Learn to Play Pickle ball; a drop-in for youth and their family members

By Staff

June 6th, 2024

BURLINGTON, ON

 

Pickle Ball has become the rage for those who want exercise and fun with their friends.

The Burlington Pickel Ball Association is hosting an open house Learn to Play Pickleball drop-in for youth and their family members this summer! We invite ages 8 to 14 to come out and learn how to play the world’s fastest growing sport.

Paddles provided, but we encourage you to bring your own. All youth must be accompanied by an adult at all times.

The event is on July 14th, (yes this is early notice)  at the Haber Community Centre in gyms 5/6 from 10:00 am through to noon.

Pickel ball isn’t as challenging as tennis.

Those between 8 to 14 are invited to to come out and learn how to play the world’s fastest growing sport.

Paddles provided, but we encourage you to bring your own.

All youth must be accompanied by an adult at all times.

An article in the New York Times provides some background on the growth of the sport.

Pickleball, often described as a combination of tennis, Ping-Pong and badminton, grew nearly 40 percent between 2019 and 2021, making it America’s fastest-growing sport.

The sport is now attracting younger people as well.

Joanne Miller picked up pickleball two years ago after a friend needed to round out a foursome. Now she plays twice a week and hopes to play even more once her backyard court is complete. “We know if we have people over and we have paddles, everyone can go out and hit the ball,” she said. “Not everyone’s going to put a swimsuit on at 60.”
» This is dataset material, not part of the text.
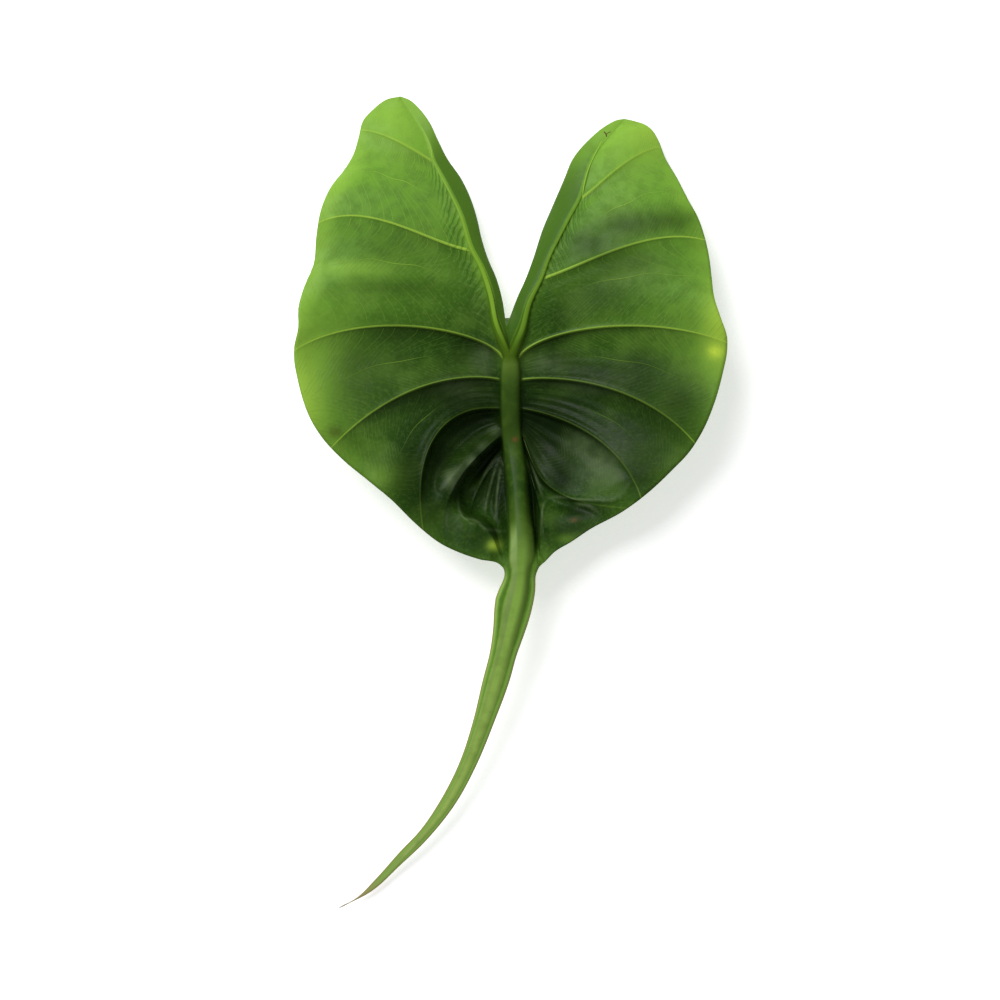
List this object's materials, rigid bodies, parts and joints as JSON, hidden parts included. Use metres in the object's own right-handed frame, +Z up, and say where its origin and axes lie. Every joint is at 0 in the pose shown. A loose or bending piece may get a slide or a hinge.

The sport has trended older in the past — half of all serious pickleball players (those who play eight or more times a year) in 2021 were 55 and older, according to the USA Pickleball Association. But the vast majority of casual players are under 55, and the fastest-growing segment of all pickleball players are under 24.

How is the sport able to appeal to both retirees and younger devotees? And regardless of your age, can you actually work up a sweat? Here’s what the experts say.

Many municipalities are adding new pickel ball courts; Burlington finds that it can’t keep up with the demand.

Many racket sports have a steep learning curve, even at the beginner level. “In tennis, the balls are all over the place,” said Ernie Medina Jr., an assistant professor of public health at Loma Linda University and pickleball coach who was introduced to the game in 2016 by his mother.

Bigger paddle, shorter handle and a ball that does fly through the air as fast nor does it bounce all over the place.

“In pickleball, you’re hitting a plastic wiffle-like ball, so it’s less bouncy and doesn’t fly as fast through the air. And the paddle is much easier to handle because it’s shorter and lighter than a tennis racket.” You also serve underhand in pickleball, and underhand serves are easier to hit and return.

Besides being easier to learn than tennis, pickleball is also slower paced and there’s less ground to cover; you could almost fit four pickleball courts onto one tennis court, and most picklers play doubles. Some research suggests that it may be safer than tennis for people with heart issues as well.